Jerricho Cotchery and Braylon Edwards would lead the team in receiving, with help from Santonio Holmes. Darrelle Revis was the team’s top performer, earning the moniker "Revis Island" while excelling as a shut-down cornerback.

Following the success in 2010, the Jets would travel the road of mediocracy and venture even lower as they would finish in last place in their division four out of eight times with zero playoff appearances before the next uniform was introduced.

Grade: B

Take Flight (2019-2023)

  • Logo: 'JETS' in modernized lettering
  • Primary Color: Gotham Green
  • Secondary Color: Spotlight White
  • Alternate Color: Stealth Black (first alternate)
  • Stadium: MetLife Stadium
  • Record: 27-56-0 (.325)
  • Notable Players: Quinnen Williams, Sauce Gardner, Garrett Wilson, Jermaine Johnson, Breece Hall
  • Owner: Woody Johnson

There is a reason Woody Johnson and leadership wanted to move on from these jerseys, besides the obvious new merchandise to be sold. No playoff appearances, no winning seasons, and a pitiful .325 winning percentage led to this logo and uniform combination only lasting five years.
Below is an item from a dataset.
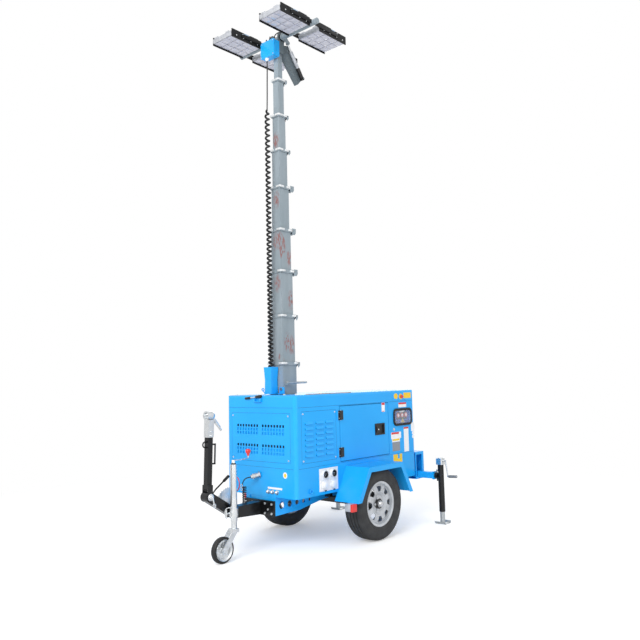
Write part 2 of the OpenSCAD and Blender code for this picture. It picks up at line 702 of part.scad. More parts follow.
module jockey_fork() color("silver") from_axle() translate([jockey_x, jockey_y, 0]) {
    half = jockey_wheel_w / 2 + 4;
    hub_z = jockey_wheel_d / 2;
    crown_top = jockey_crown_z + jockey_crown_h;
    difference() {
        union() {
            for (side = [-1, 1]) on_side(side) along_y(half, half + 5)
                polygon([[-26, crown_top], [30, crown_top], [jockey_trail + 22, hub_z + 10],
                         [jockey_trail + 8, hub_z - 20], [jockey_trail - 20, hub_z - 12]]);
            block([-26, -half - 1, jockey_crown_z], [36, half + 1, crown_top]);
            // Swivel pin in the stem
            translate([0, 0, crown_top - 1]) cylinder(r = swivel_r, h = 34);
        }
        translate([jockey_trail, half + 20, hub_z]) rotate([90, 0, 0]) cylinder(r = 6.2, h = 2 * half + 40);
    }
}

module jockey_wheel() color("#2a2a2a") from_axle()
    translate([jockey_x + jockey_trail, jockey_y, jockey_wheel_d / 2]) rotate([90, 0, 0]) {
        w = jockey_wheel_w;
        r = jockey_wheel_d / 2;
        rotate_extrude() polygon([[5.5, -w / 2], [22, -w / 2], [24, -8], [60, -8], [66, -w / 2 + 4], [r - 14, -w / 2],
                                  [r - 3, -w / 2 + 8], [r, -8], [r, 8], [r - 3, w / 2 - 8], [r - 14, w / 2],
                                  [66, w / 2 - 4], [60, 8], [24, 8], [22, w / 2], [5.5, w / 2]]);
        translate([0, 0, -w / 2 - 12]) cylinder(r = 6, h = w + 24);
    }

module door(side) color("deepskyblue") from_axle() on_side(side) difference() {
    block([door_x, half_w - door_t, door_z], [door_hinge_x, half_w, door_z + door_h]);
    // Recess of the latch
    block([door_x + 62, half_w - 12, door_z + 184], [door_x + 206, half_w + 1, door_z + 288]);
}

module door_fittings(side) color("#18181a") from_axle() on_side(side) {
    for (z = hinge_zs) {
        low = z + hinge_split * hinge_h + touch;
        high = z + (1 - hinge_split) * hinge_h - touch;
        block([door_hinge_x - 40, half_w + touch, z], [door_hinge_x - hinge_d / 2 - 2, half_w + 5, z + hinge_h]);
        block([door_hinge_x - 14, half_w + touch, low], [door_hinge_x, half_w + 5, high]);
        translate([door_hinge_x, hinge_y, low]) cylinder(d = hinge_d, h = high - low);
    }
    difference() {
        block([door_x + 62 + touch, half_w - 12 + touch, door_z + 184 + touch],
              [door_x + 206 - touch, half_w + 5, door_z + 288 - touch]);
        block([door_x + 76, half_w - 7, door_z + 196], [door_x + 150, half_w + 6, door_z + 276]);
    }
    block([door_x + 146, half_w + 2, door_z + 206], [door_x + 196, half_w + 13, door_z + 266]);
}

module mast_collar(w, top) {
    translate([0, 0, top - collar_h]) linear_extrude(collar_h) difference() {
        square(w + 2 * collar_t, center = true);
        square(w - 2 * mast_t, center = true);
    }
    // Slide pads that the next tube runs on
    for (a = [0:90:270]) rotate(a)
        block([w / 2 - mast_step / 2 + touch, -w / 4, top - collar_h + 2], [w / 2 - mast_t + 1, w / 4, top - 2]);
    // Rope lugs and sheave at the rear
    block([-w / 2 - 34, -12, top - 46], [-w / 2 + 1, -6, top - 6]);
    block([-w / 2 - 34, 6, top - 46], [-w / 2 + 1, 12, top - 6]);
    rod([-w / 2 - 22, -14, top - 26], [-w / 2 - 22, 14, top - 26], 12);
}

module mast_base() color("slategray") from_axle() translate([mast_x, 0, 0]) {
    square_tube(mast_w, mast_t, mast_foot_z, mast_base_top - 1);
    mast_collar(mast_w, mast_base_top);
    // Turning bearing under the tube
    difference() {
        translate([0, 0, box_z + wall_t + touch]) cylinder(d = mast_w * 1.38, h = mast_foot_z - box_z - wall_t + 2);
        translate([0, 0, box_z + wall_t - 1]) cylinder(d = 60, h = 60);
    }
    rod([40, mast_w / 2 - 1, handle_z], [40, mast_w / 2 + 235, handle_z + 4], 15);
    block([22, mast_w / 2 - 1, handle_z - 18], [58, mast_w / 2 + 26, handle_z + 2]);
}

module mast_tube(i) color("slategray") from_axle() translate([mast_x, 0, 0]) {
    w = tube_w(i);
    square_tube(w, mast_t, collar_tops[i - 1] - mast_tube_l, collar_tops[i - 1] - 1);
    if (i < 9) mast_collar(w, collar_tops[i - 1]);
}

chute_c = [mast_x + 131.5, -16.5];

module chute_shell(inset) {
    hull() {
        translate([chute_c.x, chute_c.y, 1396]) cube([74 - inset, 78 - inset, 0.1], center = true);
        translate([chute_c.x, chute_c.y, 1508 + inset / 6]) cube([84 - inset, 95 - inset, 0.1], center = true);
    }
    hull() {
        translate([chute_c.x, chute_c.y, roof_top + 6 - inset / 6]) cube([78 - inset, 84 - inset, 0.1], center = true);
        translate([chute_c.x, chute_c.y, 1396.1]) cube([74 - inset, 78 - inset, 0.1], center = true);
    }
}

module cable_chute() color("deepskyblue") from_axle() {
    difference() {
        chute_shell(0);
        chute_shell(6);
    }
    translate([chute_c.x - 38, chute_c.y - 41, roof_top + 6.2]) cube([76, 82, 4]);
    // Straps that hold the chute on the mast's front
    for (z = [1290, 1470]) block([mast_x + mast_w / 2 + touch, -30, z], [chute_c.x - 35, 0, z + 24]);
}

coil_d = 52;
coil_low = roof_top + 6.2 + 4 + touch;
coil_top = 3830;
lead_d = 11;
gland = [mast_x + 85, -55, 4330];

// Points of the straight lead from the gland down to the coil's top
lead_route = [[635, -55, 4330], [635, -55, 4280], [639, -52, 4200], [650, -43, 4100], [663, -31, 4000], [675, -21, 3900],
              [681.5, -16.5, 3830 + touch]];

// Rings of 8 points round a route, for a tube of diameter d
function ring(c, d) = [for (k = [0:7]) c + [cos(k * 45), sin(k * 45), 0] * d / 2];
function tube_points(route, d) = [for (c = route) each ring(c, d)];
function tube_faces(n) = concat(
    [[for (k = [0:7]) k]],
    [for (j = [0:n - 2], k = [0:7]) [j * 8 + k, j * 8 + 8 + k, j * 8 + 8 + (k + 1) % 8, j * 8 + (k + 1) % 8]],
    [[for (k = [7:-1:0]) (n - 1) * 8 + k]]);

module cable_lead() color("#151515") from_axle()
    polyhedron(tube_points(lead_route, lead_d), tube_faces(len(lead_route)));

module cable_coil() color("#151515") from_axle()
    translate([chute_c.x, chute_c.y, coil_low]) cylinder(d = coil_d, h = coil_top - coil_low);

module junction_box() color("deepskyblue") from_axle() {
    along_x(mast_x + tube_w(9) / 2 + sleeve_t + touch, mast_x + 105) round_rect([-116, 4352], [56, 4504], 10);
    translate(gland + [0, 0, touch]) cylinder(d = 24, h = 24);
}

sleeve_t = 6;
actuator_pin = [mast_x - actuator_back, 62, head_z - 318];
rod_eye = [mast_x - 66, 62, head_z - 36];
actuator_u = (rod_eye - actuator_pin) / norm(rod_eye - actuator_pin);
tube_9_top = collar_tops[8];

module mast_head() color("slategray") from_axle() translate([mast_x, 0, 0]) {
    w = tube_w(9);
    cheek_r = 50;
    difference() {
        union() {
            // Sleeve on the topmost tube and the two cheeks that carry the tilt axis
            translate([0, 0, head_z - 96]) cube([w + 2 * sleeve_t, w + 2 * sleeve_t, 108], center = true);
            for (side = [-1, 1]) on_side(side) along_y(46, 52) {
                translate([0, head_z]) circle(cheek_r);
                translate([-33, head_z - 150]) square([63, 150]);
            }
            block([-33, -50, head_z - 150], [30, 50, head_z - 120]);
            // Arm that carries the actuator's lower pin
            along_y(-5, 43) polygon([[-26, head_z - 60], [-26, head_z - 150], [-219, head_z - 379],
                                     [-290, head_z - 297], [-107, head_z - 42]]);
        }
        translate([0, 0, head_z - 200]) cube([w + 2 * touch, w + 2 * touch, 2 * (tube_9_top + touch - head_z + 200)],
                                             center = true);
        translate([0, 60, head_z]) rotate([90, 0, 0]) cylinder(d = bar_s + 2, h = 120);
    }
    rod([-actuator_back, 42, head_z - 318], [-actuator_back, 86, head_z - 318], 12);
}

module actuator_body() color("#2c2f33") from_axle() difference() {
    union() {
        rod(actuator_pin + actuator_u * 8, actuator_pin + actuator_u * 100, 36);
        rod(actuator_pin + actuator_u * 90, actuator_pin + actuator_u * 262, 30);
        rod(actuator_pin + [0, -14, 0], actuator_pin + [0, 16, 0], 30);
    }
    rod(actuator_pin + actuator_u * 110, actuator_pin + actuator_u * 264, 19);
    rod(actuator_pin + [0, -20, 0], actuator_pin + [0, 20, 0], 13);
}

module actuator_rod() color("gainsboro") from_axle() {
    rod(actuator_pin + actuator_u * 125, rod_eye - actuator_u * 8, 18);
    rod(rod_eye + [0, -9, 0], rod_eye + [0, 9, 0], 28);
}

lamp_xs = [mast_x + 218, mast_x - 272];

module lamp_bar() color("slategray") from_axle() {
    along_y(-bar_y, bar_y) translate([mast_x, head_z]) circle(d = bar_s);
    // Strips along X that carry the floodlights by their sides
    for (side = [-1, 1], y = [lamp_y - lamp_w / 2 - touch - 6, lamp_y + lamp_w / 2 + touch]) on_side(side)
        along_y(y, y + 6) round_rect([lamp_xs[1] - 60, head_z - 14], [lamp_xs[0] + 60, head_z + 18], 8);
    // Lever that the actuator's rod pushes
    along_y(rod_eye.y + 11, rod_eye.y + 19) {
        translate([rod_eye.x, rod_eye.z]) circle(15);
        translate([mast_x, head_z]) circle(33);
        polygon([[rod_eye.x - 6, rod_eye.z + 14], [rod_eye.x + 8, rod_eye.z - 13],
                 [mast_x + 14, head_z - 30], [mast_x - 12, head_z + 31]]);
    }
}

module lamp_housing() {
    for (side = [-1, 1]) on_side(side) along_y(lamp_w / 2 - 8, lamp_w / 2) difference() {
        translate([-lamp_l / 2, -38]) square([lamp_l, lamp_plate_h]);
        translate([-30, 20]) square([60, 30]);
    }
    block([-lamp_l / 2, -lamp_w / 2 + 4, -14], [lamp_l / 2, lamp_w / 2 - 4, 0]);
    for (i = [-8:8]) block([i * 20 - 2, -lamp_w / 2 + 4, -1], [i * 20 + 2, lamp_w / 2 - 4, 22]);
}

module lamps() for (x = lamp_xs, y = [-lamp_y, lamp_y]) translate([x, y, head_z - 6]) children();

module lamp_housings() color("#141414") from_axle() lamps() lamp_housing();

module lamp_lenses() color("#cfd2dc") from_axle() lamps()
    block([-lamp_l / 2 + 2, -lamp_w / 2 + 9, -28], [lamp_l / 2 - 2, lamp_w / 2 - 9, -14 - touch]);

chassis();
axle();
base_box();
canopy();
roof_cap();
front_panel();
louvre_panels();
control_frame();
control_panel();
control_glass();
socket_panel();
engine_block();
fender(1);  // fender_left
fender(-1);  // fender_right
marker_lamps();
rear_frame();
drawbar_beam();
drawbar_fittings();
drawbar_arm();
coupling_head();
jockey_tube();
jockey_stem();
jockey_fork();
jockey_wheel();
jockey_crank();
door(1);  // door_left
door(-1);  // door_right
door_fittings(1);  // door_fittings_left
door_fittings(-1);  // door_fittings_right
tyre(1);  // tyre_left
tyre(-1);  // tyre_right
rim(1);  // rim_left
rim(-1);  // rim_right
outrigger(1);  // outrigger_left
outrigger(-1);  // outrigger_right
leg(1);  // leg_left
leg(-1);  // leg_right
leg_head(1);  // leg_head_left
leg_head(-1);  // leg_head_right
foot(1);  // foot_left
foot(-1);  // foot_right
mast_base();
cable_chute();
cable_coil();
cable_lead();
junction_box();
mast_head();
actuator_body();
actuator_rod();
lamp_bar();
lamp_housings();
lamp_lenses();
for (i = [2:9]) mast_tube(i);
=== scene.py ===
# %% [markdown]
# # A mobile light tower
# This lesson dresses a towed light tower whose metal pieces come from a CAD model. Blender adds the finishes and the
# small things that a CAD model leaves out: the curly cable, the tyre's tread, screws, seals, gauges and labels.
# Places are written in millimetres from the middle of the axle on the ground, as on the maker's drawing:
# X forward to the drawbar, Y to the left side and Z up.

# %% Load the frame
import math

import bpy
from mathutils import Matrix, Vector


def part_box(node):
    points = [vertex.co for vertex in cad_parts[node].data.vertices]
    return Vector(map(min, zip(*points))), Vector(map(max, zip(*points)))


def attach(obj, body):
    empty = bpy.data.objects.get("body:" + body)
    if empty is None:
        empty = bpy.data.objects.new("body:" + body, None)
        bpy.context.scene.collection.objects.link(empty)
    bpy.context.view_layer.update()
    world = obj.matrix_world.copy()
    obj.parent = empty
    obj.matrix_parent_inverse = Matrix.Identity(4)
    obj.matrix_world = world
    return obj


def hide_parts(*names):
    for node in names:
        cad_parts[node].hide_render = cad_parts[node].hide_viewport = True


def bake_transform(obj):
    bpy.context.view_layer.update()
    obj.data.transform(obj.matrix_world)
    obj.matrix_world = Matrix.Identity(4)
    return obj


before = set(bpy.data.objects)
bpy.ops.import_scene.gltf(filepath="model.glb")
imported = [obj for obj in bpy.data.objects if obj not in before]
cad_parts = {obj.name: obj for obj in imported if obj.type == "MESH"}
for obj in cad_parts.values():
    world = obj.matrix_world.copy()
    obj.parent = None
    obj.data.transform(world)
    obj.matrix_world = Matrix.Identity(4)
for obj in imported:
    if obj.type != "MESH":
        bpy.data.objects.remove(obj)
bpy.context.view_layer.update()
tyre_low, tyre_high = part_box("tyre_left")
AXLE_X = (tyre_low.x + tyre_high.x) / 2

# %% [markdown]
# ## Camera
# The photograph is taken from ahead of the tower's left side, low down, so the upright lines lean a little. The camera
# stands where the photographer stood: its place, direction, roll and focal length were worked out from the canopy's
# corners and the wheel. The shift only puts the frame's middle where the photograph has it.

# %% Camera
IMAGE_PX = 640
FOCAL_PX = 691.82
MIDDLE_PX = (331.45, 303.41)
EYE_MM = (4874.2, 4374.1, 1384.4)
AZIMUTH = math.radians(41.2147)
ELEVATION = math.radians(6.3068)
ROLL = math.radians(-1.4324)
SENSOR_MM = 36


def at(x, y, z):
    """A place in millimetres from the axle, in the frame's metres."""
    return Vector((x / 1000 + AXLE_X, y / 1000, z / 1000))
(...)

There’s not much to say about this uniform combination in terms of success.

Hopefully Jets fans in the future can look back fondly on these years and appreciate the players taken in these drafts: Sauce Gardner, Garrett Wilson, Breece Hall, and Jermaine Johnson to name a few. It also brought the Aaron Rodgers in for his first season.

Interestingly enough, Rodgers never suited up for a regular season game in these uniforms, as he was injured in Week 1 when the Jets were donning their Sack Exchange era throwback uniforms.

Those throwbacks have now been confirmed as the official uniforms for the 2024 season and beyond.

Grade F

Jets fans can only hope that this ‘New Legacy’ uniform combination brings more wins. The Jets can do their fans a favor by making it last more than five years, win a few division championships, more playoff appearances, and throw in a Super Bowl while we’re at it.

At the bare minimum, let’s at least hope for an above .500 winning percentage for the first time ever in a logo/uniform combination.